I think PCMark is a good test of normal workloads, but it’s not going to be something that really stresses the CPU for a long time to see if the chip will throttle over sustained workloads. I’ve also run logging while doing a run of the x264 benchmark which puts the CPU at 100% load for the duration.
This is a pretty good result. The CPU is basically pushed to 100% for the entire run and although there are some frequency changes, over time we do not see a drop in performance which you would see if the processor was running into a temperature limit. Once again part of this is Skylake, which is going to be more efficient than Haswell, but it still has the same 15 Watts of thermal design power and this is a great showing by the Surface Pro 4.

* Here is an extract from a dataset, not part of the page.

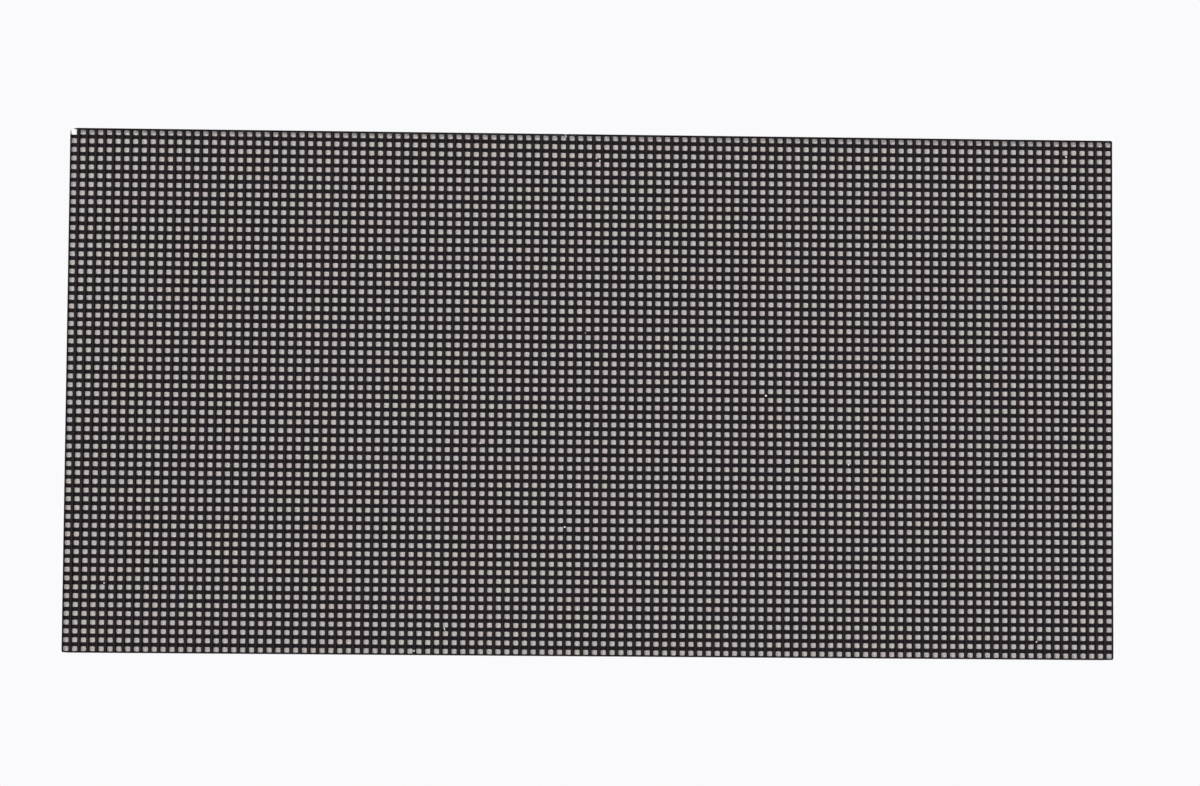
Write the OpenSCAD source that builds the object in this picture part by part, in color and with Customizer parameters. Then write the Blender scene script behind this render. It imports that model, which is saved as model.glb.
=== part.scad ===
// Full-colour LED display module: lamps soldered to the front of one circuit board, a black
// louvre mask over them, and a moulded rear frame that screws to the back of the board.
// X runs to the right as seen from the lamps and Z runs up. The lamps face -Y.
// The origin is the middle of the rear mounting plane. Lengths are in millimetres.

/* [Lamp field] */
// Distance from one lamp to the next, across and up
pitch = 2; // [1.9:0.1:2.5]
// Number of lamps in a row
columns = 120; // [96:4:132]
// Number of rows of lamps
rows = 60; // [56:2:80]

/* [Lamps] */
// Side of the square lamp package
lamp_w = 1.4; // [1.2:0.05:1.5]
// Height of the lamp package above the board
lamp_h = 0.9; // [0.7:0.05:1.1]

/* [Face mask] */
// Gap between a lamp and the mask around it
mask_clear = 0.04; // [0.02:0.01:0.08]
// Thickness of the mask's skirt beside the outermost lamps
skirt_t = 0.11; // [0.1:0.01:0.3]
// Width of the mask's rim in front of the outermost lamps
rim_w = 0.25; // [0.2:0.05:0.5]
// Depth of the cross bars that lie between the rows of lamps
row_bar_d = 1; // [0.9:0.05:1.3]
// Depth of the upright bars that stand in front of the row bars
column_bar_d = 0.75; // [0.5:0.05:1.2]
// Parting gap between the row bars and the column bars
bar_gap = 0.05; // [0.02:0.01:0.1]
// Radius of the mask's and the frame's outer corners
corner_r = 0.4; // [0.3:0.05:0.8]
// Diameter of the pegs that place the mask on the board
peg_d = 0.5; // [0.4:0.05:0.5]
// Gap between a peg and its hole
peg_clear = 0.1; // [0.05:0.05:0.2]
// Length of rim that is broken out above the first lamp
broken_w = 1.1; // [0.8:0.1:1.6]

/* [Circuit board] */
// Thickness of the board
board_t = 1.6; // [1.2:0.1:2]
// How far the board's edge lies inside the mask's edge
board_inset = 0.15; // [0.1:0.05:0.4]

/* [Rear frame] */
// Depth of the frame behind the board
frame_d = 10.6; // [10.2:0.2:14]
// Thickness of the outer walls
wall_t = 2.4; // [1.8:0.2:3]
// Thickness of the cross ribs
rib_t = 3; // [2:0.2:3.4]
// How far the ribs stop short of the rear plane
rib_drop = 1.2; // [0.6:0.2:2]
// Clear height of the long window across the middle
middle_window_h = 33; // [32:1:36]
// Thickness of the webs that tie the insert bosses to the walls
web_t = 1.6; // [1.2:0.2:2.4]

/* [Mounting inserts] */
// Distance from the end of the lamp field to an insert's centre
insert_in_x = 8; // [7.5:0.5:9]
// Distance from the top or bottom of the lamp field to an insert's centre
insert_in_z = 8; // [7.5:0.5:8.5]
// Outer diameter of a threaded insert
insert_od = 4.2; // [4:0.1:4.8]
// Core diameter of its thread
insert_bore = 2.5; // [2.4:0.05:3]
// Length of a threaded insert
insert_len = 6; // [4:0.5:7]
// Outer diameter of the boss around an insert
insert_boss_d = 8; // [7.4:0.2:8.4]
// Clear depth behind an insert for the end of a long screw
insert_relief = 2.4; // [1:0.2:2.6]
// Gap round an insert in its boss
insert_clear = 0.03; // [0.02:0.01:0.06]

/* [Locating pins] */
// Diameter of a locating pin
locator_d = 4; // [3:0.5:4.5]
// Length of a locating pin behind the rear plane
locator_len = 3; // [2:0.5:5]
// Diameter of the pad that carries a locating pin
locator_pad_d = 7; // [6.4:0.2:8]

/* [Frame screws] */
// Diameter of a frame screw's shank
screw_d = 1.9; // [1.7:0.05:2]
// Diameter of its head
screw_head_d = 3.8; // [3.4:0.1:4]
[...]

However if we really want to stress the chip to the max while doing a task that is actually a real world test (and not just a CPU/GPU stress test which is not real world at all) we can turn to gaming. GPU workloads can easily chew through all of the available power/thermal limit. To test this, we are using a new version of our DOTA 2 benchmark for the recently launched DOTA 2 Reborn. This test was performed with our Enthusiast settings which is 1920x1080 and all settings set to max.
The Surface Pro 4 does pretty well here again, but now we can finally see the thermal limits of the thin chassis. Eventually, the GPU has to be clocked down in order to keep temperatures in check.
Overall the outside design of the Surface Pro 4 has not changed much. It’s slightly thinner, slightly lighter, but unless you had it side by side with the Surface Pro 3 it would be difficult to tell the difference. The real changes are under the covers, where the new cooling system shows that you can actually build a thin tablet with a Core CPU inside.